Yeah I know that makes sense, but doesnt all that fly in the face of how much one should put into RRSPs?
[OP]
Member
Sep 16, 2009
422 posts
214 upvotes
rhw123 wrote: Your pre-retirement income is irrelevant to how much you need post-retirement. The only number that matters is how much you spend. Basically, as long as your retirement income > your spending, you are good.
maybe i should create a survey with different options...30 K, 50K, 100K, 150K, etc...
Deal Fanatic
Dec 11, 2008
9875 posts
1419 upvotes
Percentage doesn't mean much because it assumes you are actually saving.

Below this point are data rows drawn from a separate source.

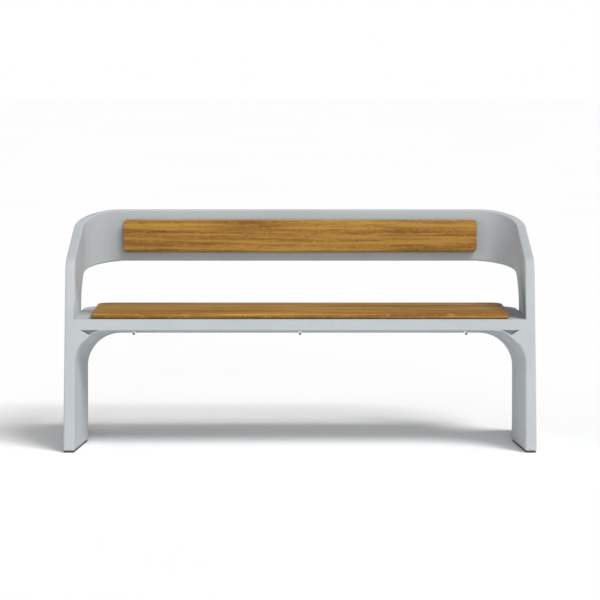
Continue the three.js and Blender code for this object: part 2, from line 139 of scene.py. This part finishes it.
class Wire:
    """A socket in a finish's tree, used as a number in a Python expression."""

    def __init__(self, finish, socket):
        self.finish, self.socket = finish, socket

    def maths(self, operation, first, second):
        return self.finish.node("ShaderNodeMath", {"operation": operation}, {0: first, 1: second})

    def __add__(self, other):
        return self.maths("ADD", self, other)

    def __sub__(self, other):
        return self.maths("SUBTRACT", self, other)

    def __rsub__(self, other):
        return self.maths("SUBTRACT", other, self)

    def __mul__(self, other):
        return self.maths("MULTIPLY", self, other)

    def above(self, level):
        return self.maths("GREATER_THAN", self, level)

    __radd__ = __add__
    __rmul__ = __mul__


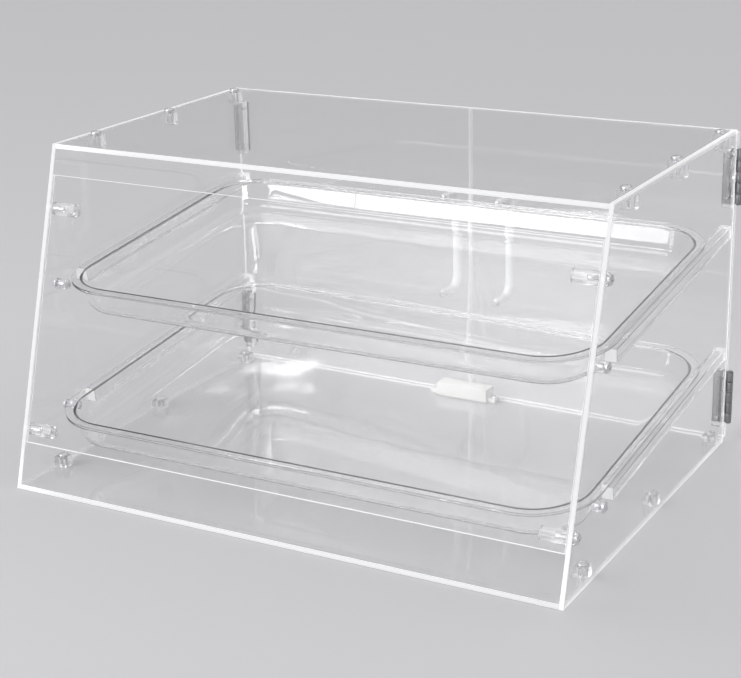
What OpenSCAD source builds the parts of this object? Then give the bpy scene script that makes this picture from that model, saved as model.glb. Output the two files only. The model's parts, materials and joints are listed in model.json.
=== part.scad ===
// Countertop bakery display case: clear panels, two sloping trays and two rear doors.
// +X is to the right seen from the front, +Y to the back, +Z up, in millimetres.
// The origin is the centre of the underside, on the table.

/* [Case] */
// Width over the two side panels
case_w = 530; // [440:1:640]
// Height of the side panels
case_h = 298; // [270:1:380]
// Depth of the side panels at the table
base_d = 384; // [340:1:480]
// Depth of the side panels at the top
top_d = 298; // [270:1:380]
// Thickness of every flat panel
panel_t = 4; // [3:0.5:8]

/* [Front panel] */
// Height of the open slot below the front panel
front_low_gap = 41; // [30:1:60]
// Height of the open slot above the front panel, from the top of the case
front_top_gap = 26; // [12:1:50]
// Gap between the front panel and each side panel
front_side_gap = 0.5; // [0.2:0.1:2]
// Diameter of the round standoffs behind the front panel
standoff_d = 12; // [10:0.5:16]
// Length of the standoffs, inward from the side panel
standoff_len = 25; // [15:1:40]
// Lower standoffs: height of their centre above the panel's lower edge
standoff_low_inset = 9; // [7:1:16]
// Upper standoffs: distance of their centre below the panel's upper edge
standoff_top_inset = 31; // [10:1:60]
// Depth of the flat that seats each standoff on the panel
standoff_flat = 1; // [0.5:0.1:2]

/* [Rails and pegs] */
// Forward slope of the rails and trays, in degrees
rail_slope = 6.5; // [3:0.25:8]
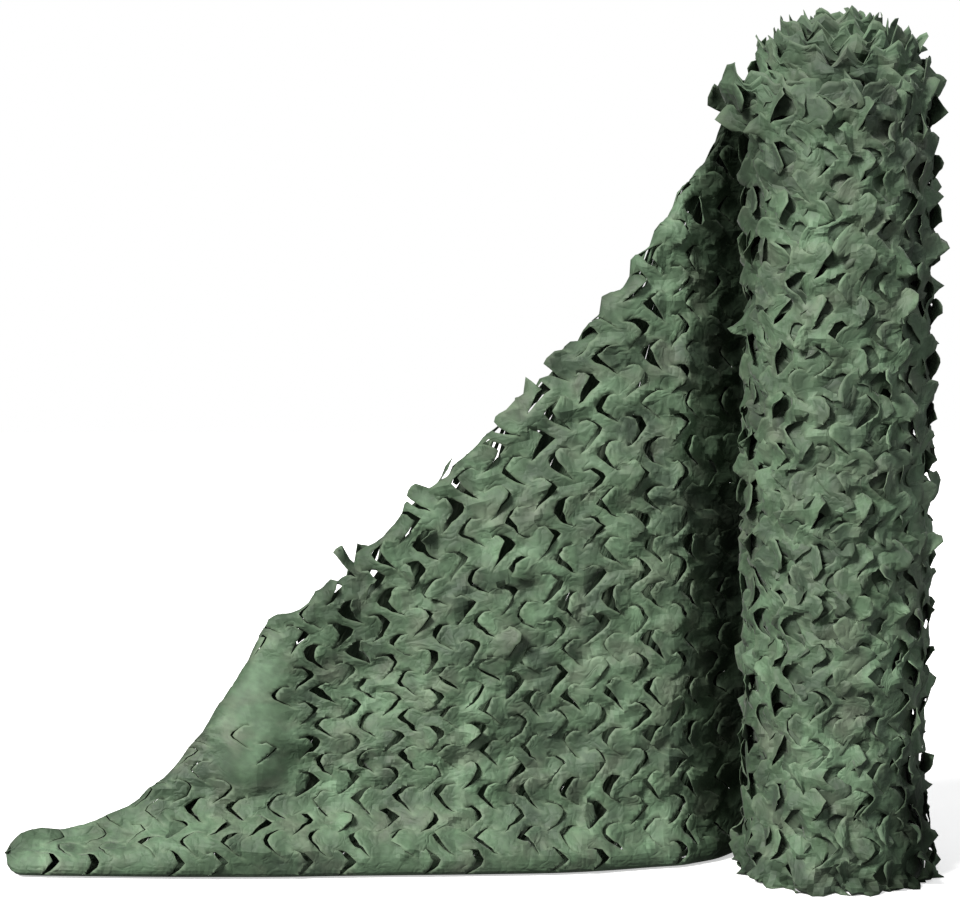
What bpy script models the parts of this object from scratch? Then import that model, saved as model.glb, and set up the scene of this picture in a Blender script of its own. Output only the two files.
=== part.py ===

Given the savings rate in Canada this percentage may not apply well.

I'd say the easiest is just look at your current spend and reduce commuting costs, work clothes and buying lunches.

If you know what you are spending on now, you should have a rough estimate of what you need every month/year. Everyone's amount varies based on lifestyle and expenses.
[OP]
Member
Sep 16, 2009
422 posts
214 upvotes
Just a thread to see how much Total Income (from RRSPs, TFSAs, CPP, OAS etc as well as other investments) do people think they need as a family/couple in retirement, annually?
Last edited by oasis2002 on Nov 7th, 2019 3:45 pm, edited 1 time in total.
[OP]
Member
Sep 16, 2009
422 posts
214 upvotes
speedyforme wrote: Percentage doesn't mean much because it assumes you are actually saving. Given the savings rate in Canada this percentage may not apply well.

I'd say the easiest is just look at your current spend and reduce commuting costs, work clothes and buying lunches.

If you know what you are spending on now, you should have a rough estimate of what you need every month/year. Everyone's amount varies based on lifestyle and expenses.
Thanks - thats fair. I created a poll. Curious to see the results.
Deal Guru
Jan 27, 2006
12530 posts
5704 upvotes
Vancouver, BC
oasis2002 wrote: Yeah I know that makes sense, but doesnt all that fly in the face of how much one should put into RRSPs?
Yes it does but realistically, people have been asking your question about percentages for decades so one has to wonder if the industry's approach is correct!

After all, everyone views retirement differently - some want to travel, some want to stay home, some want to start a business and others don't know what they want. So, how can we pin down a general number when we don't have consistent retirement goals?
[OP]
Member
Sep 16, 2009
422 posts
214 upvotes
craftsman wrote: Yes it does but realistically, people have been asking your question about percentages for decades so one has to wonder if the industry's approach is correct!

After all, everyone views retirement differently - some want to travel, some want to stay home, some want to start a business and others don't know what they want. So, how can we pin down a general number when we don't have consistent retirement goals?
Thats true but the median case would probably stay home a lot more time, sleep, eat, watch tv, do some gardening and travel for maybe 1 -2 months of the year. I mean you can do a lot more, but thats probably the base case. There's always golfing and other local activities to add.
Sr. Member
Jul 8, 2013
997 posts
878 upvotes
Red Deer, AB
$75K would be ideal. After taxes, we'd be looking at $60K per year to spend, which is $5K per month. Very comfortable and a luxurious life.

The $75K would be broken down as follows:
$10K x 2 from CPP = $20K
$5K x 2 from OAS = $10K

The remaining $45K would come from drawing down of RRSP + TFSA. This would require us to have $600K in TFSA ($300K each) and $400K in RRSP ($200K each). We're no where close to that but will get there eventually.
TFSA: XAW | RRSP: VEQT + VAB | Non-Reg: XIC

It's really that simple.
[OP]
Member
Sep 16, 2009
422 posts
214 upvotes
TuxedoBlack wrote: $75K would be ideal. After taxes, we'd be looking at $60K per year to spend, which is $5K per month. Very comfortable and a luxurious life.

The $75K would be broken down as follows:
$10K x 2 from CPP = $20K
$5K x 2 from OAS = $10K

The remaining $45K would come from drawing down of RRSP + TFSA. This would require us to have $600K in TFSA ($300K each) and $400K in RRSP ($200K each). We're no where close to that but will get there eventually.
Thanks! Usual responses on RFD make it feel like everyone needs 200 K per year to have a basic life!
[OP]
Member
Sep 16, 2009
422 posts
214 upvotes
seriesofcontradictions wrote: Inflation-adjusted or not?
Not. I mean today's dollars - so would be different when you retire of course. Its like, as if you were to retire tomorrow.